At least that’s been the pattern in the past.

Lesson No 17.

Be alert for departing Directors

It’s not always to spend more time with the family.

Two of Great Southern’s Directors resigned in 2005, because, as we have subsequently discovered, they objected to the Board’s plan to artificially boost the returns to the 1994 investors, the Ponzi Plan.

The resignations of Elders’ nominee, Vince Erasmus, from FEA’s Board on 26th March 2010, signalled that the end was nigh.

Then there’s Mr Gay and Mr Gray …

Where to?

Given that the forest industry has led to so much community angst, it remains a source of amazement that few commentators and advisors have much idea about the financials of participants, whose causes they unreservedly support.
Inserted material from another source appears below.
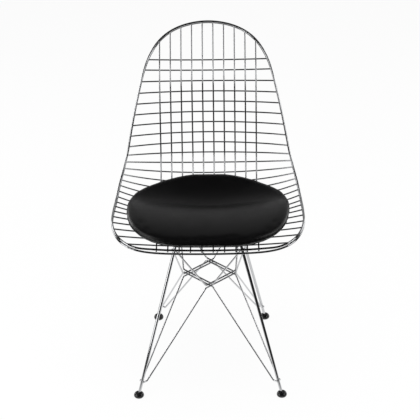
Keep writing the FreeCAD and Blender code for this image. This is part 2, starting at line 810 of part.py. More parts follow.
def make_screw(name, station, side):
    """Socket head screw, put in from below."""
    plates = size("shell_plate_thickness") + size("base_plate_thickness")
    aside = Vector(INBOARD[side] * size("screw_inboard"), size("screw_ahead"), 0)
    place = mount_placement(station, side, plates).multiply(Placement(aside, Rotation()))
    body = new_body(name, place)
    head = new_sketch(body, name + "_head_outline", "XY_Plane")
    add_circle(head, "screw_head_diameter")
    add_pad(body, head, name + "_head", "Sizes.screw_head_height", downward=True)
    shank = new_sketch(body, name + "_shank_outline", "XY_Plane")
    add_circle(shank, "screw_diameter")
    length = "Sizes.shell_plate_thickness + Sizes.base_plate_thickness + Sizes.screw_tip"
    add_pad(body, shank, name + "_shank", length)
    socket = new_sketch(body, name + "_socket_outline", "XY_Plane")
    socket.setExpression("AttachmentOffset.Base.z", "-Sizes.screw_head_height")
    reach = size("screw_socket_width") / 2.0
    hexagon = [Vector(reach * math.cos(math.radians(60 * step)), reach * math.sin(math.radians(60 * step)), 0)
               for step in range(6)]
    add_fixed(socket, lines_through(hexagon))
    cut = body.newObject("PartDesign::Pocket", name + "_socket")
    cut.Profile = socket
    cut.Reversed = True
    cut.setExpression("Length", "Sizes.screw_socket_depth")
    return body


SNUG_HOLE = "Sizes.screw_diameter"
LOOSE_HOLE = "Sizes.screw_diameter + 2 * Sizes.screw_hole_clearance"
shell_plates = []
base_plates = []
screws = []
for number, (station, side) in enumerate(MOUNTS, start=1):
    shell_plates.append(make_plate(f"shell_plate_{number}", station, side, 0.0,
                                   "shell_plate_thickness", SNUG_HOLE))
    base_plates.append(make_plate(f"base_plate_{number}", station, side, size("shell_plate_thickness"),
                                  "base_plate_thickness", LOOSE_HOLE))
    screws.append(make_screw(f"mount_screw_{number}", station, side))
group("shell_plates", shell_plates)
group("base_plates", base_plates)
group("mount_screws", screws)


# Feet
def make_ball_stud(name, end, side):
    """Ball at the foot of a leg, with the neck that joins it to the rod."""
    ball, direction = leg(end, side)
    sphere = doc.addObject("Part::Sphere", name + "_ball")
    sphere.setExpression("Radius", "Sizes.ball_diameter / 2")
    neck = doc.addObject("Part::Cylinder", name + "_neck")
    neck.setExpression("Radius", "Sizes.neck_diameter / 2")
    neck.setExpression("Height", "Sizes.neck_length")
    stud = doc.addObject("Part::MultiFuse", name)
    stud.Shapes = [sphere, neck]
    stud.Placement = CENTRED.multiply(Placement(ball, Rotation(Z_AXIS, direction)))
    return stud


def dome_arc(edge_radius, edge_height):
    """Arc in the glide's section, upright at its widest place and ending at an edge."""
    widest = size("glide_diameter") / 2.0
    height = size("glide_widest_height")
    rise = edge_height - height
    centre = (widest ** 2 - edge_radius ** 2 - rise ** 2) / (2.0 * (widest - edge_radius))
    half_turn = math.atan2(rise, edge_radius - centre) / 2.0
    radius = widest - centre
    middle_of_arc = Vector(centre + radius * math.cos(half_turn), height + radius * math.sin(half_turn), 0)
    return Part.Arc(Vector(widest, height, 0), middle_of_arc, Vector(edge_radius, edge_height, 0))


def make_glide(end, side):
    """Swivelling foot. Seen from it, X is the level direction in which the leg leans in."""
    name = f"glide_{end}_{side}"
    ball, direction = leg(end, side)
    level = Vector(direction.x, direction.y, 0).normalize()
    place = Placement(Vector(ball.x, ball.y, 0), Rotation(level, Z_AXIS.cross(level), Z_AXIS, "ZXY"))
    body = new_body(name, CENTRED.multiply(place))

    dome = new_sketch(body, name + "_section", "XZ_Plane")
    sole = size("glide_sole_diameter") / 2.0
    collar = size("glide_collar_diameter") / 2.0
    top = size("glide_height")
    add_fixed(dome, [
        Part.LineSegment(Vector(), Vector(sole, 0, 0)),
        dome_arc(sole, 0.0),
        dome_arc(collar, top),
        Part.LineSegment(Vector(collar, top, 0), Vector(0, top, 0)),
        Part.LineSegment(Vector(0, top, 0), Vector()),
    ])
    turn = body.newObject("PartDesign::Revolution", name + "_dome")
    turn.Profile = dome
    turn.ReferenceAxis = (dome, ["V_Axis"])
    turn.Angle = 360.0

    socket = new_sketch(body, name + "_socket_section", "XZ_Plane")
    reach = size("ball_diameter") / 2.0 + size("socket_clearance")
    low = Vector(0, ball.z - reach, 0)
    high = Vector(0, ball.z + reach, 0)
    add_fixed(socket, [Part.Arc(low, Vector(reach, ball.z, 0), high), Part.LineSegment(high, low)])
    hollow = body.newObject("PartDesign::Groove", name + "_socket")
    hollow.Profile = socket
    hollow.ReferenceAxis = (socket, ["V_Axis"])
    hollow.Angle = 360.0

    # The slot lets the neck lean, and tilt both ways from there.
    slot = new_sketch(body, name + "_slot_outline", "XZ_Plane")
    lean = math.acos(direction.z)
    tilt = math.radians(size("glide_tilt"))
    beside = size("neck_diameter") / 2.0 + size("glide_slot_clearance")
    far = 2.0 * size("glide_height")
    middle_of_ball = Vector(0, ball.z, 0)
    up_steep = Vector(math.sin(lean - tilt), math.cos(lean - tilt), 0)
    up_flat = Vector(math.sin(lean + tilt), math.cos(lean + tilt), 0)
    steep_side = middle_of_ball + Vector(-up_steep.y, up_steep.x, 0) * beside
    flat_side = middle_of_ball + Vector(up_flat.y, -up_flat.x, 0) * beside
    add_fixed(slot, lines_through([steep_side, steep_side + up_steep * far,
                                   flat_side + up_flat * far, flat_side]))
    cut = body.newObject("PartDesign::Pocket", name + "_slot")
    cut.Profile = slot
    cut.Midplane = True
    cut.setExpression("Length", "Sizes.neck_diameter + 2 * Sizes.glide_slot_clearance")
    return keep(body, name)


studs = []
for end in LEGS:
    for side in SIDES:
        studs.append(make_ball_stud(f"ball_stud_{end}_{side}", end, side))
        make_glide(end, side)
group("ball_studs", studs)

# Seat pad
PAD_BACK_REACH = size("pad_widest") - size("pad_start")
PAD_FRONT_REACH = size("pad_end") - size("pad_widest")
BASE_LIFT = LONG_LIFT + size("long_wire_diameter") / 2.0 + size("pad_seat_gap")
CUSHION_LIFT = BASE_LIFT + size("pad_base_thickness") + size("pad_base_gap")
EDGE_LIFT = CUSHION_LIFT + size("pad_edge_bottom")
HALF_TURN = 180.0


def pad_stations():
    """Stations of the pad's sections, closer together towards both ends."""
    last = count("pad_ribs") - 1
    span = HALF_TURN - 2.0 * size("pad_end_angle")
    stations = []
    for rib in range(last + 1):
        ahead = -math.cos(math.radians(size("pad_end_angle") + span * rib / last))
        stations.append(size("pad_widest") + ahead * (PAD_BACK_REACH if ahead < 0 else PAD_FRONT_REACH))
    return stations


def from_pad_end(station):
    """Distance to the pad's nearer end, along the shell."""
    return min(station - size("pad_start"), size("pad_end") - station)


def oval_half(station, inset):
    """Half width of the pad's oval, an inset inside its edge."""
    if station < size("pad_widest"):
        reach, squareness = PAD_BACK_REACH, size("pad_back_squareness")
    else:
        reach, squareness = PAD_FRONT_REACH, size("pad_front_squareness")
    along = min(1.0, abs(station - size("pad_widest")) / (reach - inset))
    return (size("pad_half_width") - inset) * (1.0 - along ** squareness) ** (1.0 / squareness)


def across_arc(station, half, lift, crown, backward):
    """Arc from one side of the pad to the other, raised at its middle by the crown."""
    ends = [shell_point(-half, station, lift), shell_point(half, station, lift)]
    if backward:
        ends.reverse()
    return Part.Arc(ends[0], shell_point(0.0, station, lift + crown), ends[1]).toShape()


def rounding_left(station, rounding):
    """How much of an edge rounding is left at a section, so that both ends are round too."""
    short = max(0.0, 1.0 - from_pad_end(station) / rounding)
    return rounding * math.sqrt(1.0 - short ** 2)


def cushion_section(station):
    """Section of the cushion: a flat underside, tightly rounded below and softly above."""
    half = oval_half(station, 0.0)
    below = rounding_left(station, size("pad_edge_bottom"))
    above = rounding_left(station, size("pad_edge_top"))
    crown = size("pad_crown") * half / size("pad_half_width")

    def side_arc(sign, rounding, first_turn, last_turn):
        """Quarter round, by turns of 0 at the widest place, -1 at the underside and 1 on top."""
        places = []
        for turn in (first_turn, (first_turn + last_turn) / 2.0, last_turn):
            angle = turn * math.pi / 2.0
            across = half - rounding * (1.0 - math.cos(angle))
            places.append(shell_point(sign * across, station, EDGE_LIFT + rounding * math.sin(angle)))
        return Part.Arc(*places).toShape()

    return Part.Wire([
        across_arc(station, half - below, EDGE_LIFT - below, 0.0, False),
        side_arc(1, below, -1.0, 0.0), side_arc(1, above, 0.0, 1.0),
        across_arc(station, half - above, EDGE_LIFT + above, crown, True),
        side_arc(-1, above, 1.0, 0.0), side_arc(-1, below, 0.0, -1.0)])


def base_section(station):
    half = oval_half(station, size("pad_base_inset"))
    low = BASE_LIFT
    high = BASE_LIFT + size("pad_base_thickness")

    def side_line(sign, first_lift, last_lift):
        ends = [shell_point(sign * half, station, lift) for lift in (first_lift, last_lift)]
        return Part.LineSegment(*ends).toShape()

    return Part.Wire([across_arc(station, half, low, 0.0, False), side_line(1, low, high),
                      across_arc(station, half, high, 0.0, True), side_line(-1, high, low)])


def loft_through(sections, name):
    profiles = []
    for number, section in enumerate(sections, start=1):
        profile = doc.addObject("Part::Feature", f"{name}_section_{number:02d}")
        profile.Shape = section
        profiles.append(profile)
    loft = doc.addObject("Part::Loft", name)
    loft.Sections = profiles
    loft.Solid = True
    loft.Ruled = True
    loft.Placement = CENTRED
    return keep(loft, name)


def make_clip(name, side, behind_alias):
    """Clip of the pad, astride a long wire between two cross wires."""
    across = to_side(Vector(-long_wire_across(count("clip_wire")), 0, 0), side).x
    station = wire_station(count(behind_alias)) + size("cross_wire_pitch") / 2.0
    turn = Rotation(X_AXIS, middle_point(station)[1] - LEVEL_ANGLE)
    body = new_body(name, CENTRED.multiply(Placement(shell_point(across, station, LONG_LIFT), turn)))
    section = new_sketch(body, name + "_section", "XZ_Plane")
    inner = size("long_wire_diameter") / 2.0 + size("clip_clearance")
    outer = inner + size("clip_wall")
    foot = -size("clip_grip")
    roof = BASE_LIFT - LONG_LIFT
    top = roof + size("clip_bite")
    add_fixed(section, lines_through([
        Vector(-outer, foot, 0), Vector(-outer, top, 0), Vector(outer, top, 0), Vector(outer, foot, 0),
        Vector(inner, foot, 0), Vector(inner, roof, 0), Vector(-inner, roof, 0), Vector(-inner, foot, 0)]))
    add_pad(body, section, name + "_channel", "Sizes.clip_length", both_ways=True)
    return body


stations = pad_stations()
loft_through([cushion_section(station) for station in stations], "pad_cushion")
base_stations = [station for station in stations if oval_half(station, size("pad_base_inset")) > 0]
loft_through([base_section(station) for station in base_stations], "pad_base")
group("pad_clips", [make_clip(f"pad_clip_{side}_{end}", side, f"clip_behind_{end}")
                    for side in SIDES for end in ("back", "front")])

# Writing
doc.recompute()
for item in doc.Objects:
    if "Invalid" in item.State or "Error" in item.State:
        raise RuntimeError(f"{item.Label} did not build")
for part in parts:
    if part.Shape.isNull() or not part.Shape.isValid():
        raise RuntimeError(f"{part.Label} is not a valid shape")
os.makedirs("parts", exist_ok=True)
for part in parts:
    part.Shape.exportStep(f"parts/{part.Label}.step")
print(f"{len(parts)} pieces")
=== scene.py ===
"""Looks of a wire mesh side chair with a leather seat pad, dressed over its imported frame."""

import math

import bmesh
import bpy
from bpy.props import FloatProperty, FloatVectorProperty, IntProperty, PointerProperty
from mathutils import Matrix, Vector


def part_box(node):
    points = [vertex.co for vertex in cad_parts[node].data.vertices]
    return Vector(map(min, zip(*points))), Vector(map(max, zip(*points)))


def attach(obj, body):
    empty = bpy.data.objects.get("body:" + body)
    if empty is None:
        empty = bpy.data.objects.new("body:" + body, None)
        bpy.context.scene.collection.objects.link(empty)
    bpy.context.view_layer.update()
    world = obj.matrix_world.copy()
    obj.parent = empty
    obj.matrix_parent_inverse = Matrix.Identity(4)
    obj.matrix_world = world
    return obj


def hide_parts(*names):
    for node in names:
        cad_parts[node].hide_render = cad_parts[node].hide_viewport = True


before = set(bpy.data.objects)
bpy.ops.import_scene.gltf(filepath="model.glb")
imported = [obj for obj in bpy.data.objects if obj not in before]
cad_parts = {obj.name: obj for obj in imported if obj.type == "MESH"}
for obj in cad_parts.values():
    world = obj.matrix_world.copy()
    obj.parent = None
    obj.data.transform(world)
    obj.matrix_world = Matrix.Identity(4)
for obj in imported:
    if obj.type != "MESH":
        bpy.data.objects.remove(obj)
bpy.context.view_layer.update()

bl_info = {
    "name": "Wire Mesh Chair",
    "version": (1, 0, 0),
    "blender": (4, 5, 0),
    "location": "View3D > Sidebar > Wire Chair",
    "description": "Finishes of a welded wire chair, its leather seat pad and its studio",
    "category": "Add Mesh",
}



def nodes_named(*starts):
    """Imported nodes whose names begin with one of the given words."""
    return sorted(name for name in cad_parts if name.startswith(starts))


SHELL_WIRES = nodes_named("cross_wire", "long_wire")
RIMS = nodes_named("rim_wire")
RODS = nodes_named("side_frame")
BRACES = nodes_named("lower_brace", "upper_brace")
PLATES = ["shell_plates", "base_plates"]
SCREWS = ["mount_screws", "ball_studs"]
GLIDES = nodes_named("glide_")

MERGE = 1e-6  # m, corners nearer than this are one corner
CONTACT = 0.0006  # m, surfaces nearer than this are welded
SPOT_SPREAD = 0.008  # m, contact points nearer than this belong to one weld
SAMPLE_STEP = 0.0015  # m, between the points at which a contact is looked for
SCRATCH_DEPTH = 0.0002  # m
GRAIN_DEPTH = 0.0004  # m
PORE_PAINTED_SHADE = 0.4  # share of the leather's colour that is left in its pores, as painted shade in the grain's crevices
SIM_STEPS = 20
SMOOTHING = 0.5  # share of the way that a pass of smoothing moves a corner
TOP_SIDE = 0.5  # least upward part of a normal on the pad's upper side
UNDERSIDE = -0.3  # most upward part of a normal on the pad's underside
HOLLOW_POWER = 1.5
WELT_POINTS = 72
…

They read the accompanying media releases but that’s it. ‘Clueless’ the word the Premier used to describe people with a contrary view on forestry issues perhaps should be used to describe most on his side of the debate as well when it comes to a grasp of how some of the forest companies work.

Glossy reports about the forest industry never seem to quite gel if one looks at the financials of some of the players. The sum of the parts always seems to be different than the whole.Try consolidating Gunns, FEA and FT. The result is radically different from the picture of the industry presented by FFIC.

The industry, FFIC and the Pulp and Paper Taskforce, blissfully continue to ignore the structural flaws in their industry, and with a nerve unmatched by anyone except perhaps Wall Street bankers keep asking for more assistance to overcome problems which are largely of their own making.

Fortunately it is just a few players in the forest industry, the MISers and native forest chippers who have done such a major disservice to their fellow industry participants. With a greater understanding of their books and how they work hopefully they won’t be permitted to re-emerge, to dominate and chart the course for their colleagues to quite the same extent as they’ve done in the past, and as a consequence, enable a sustainable forest industry to get on with business away from the ugliness and division of the past 20 years.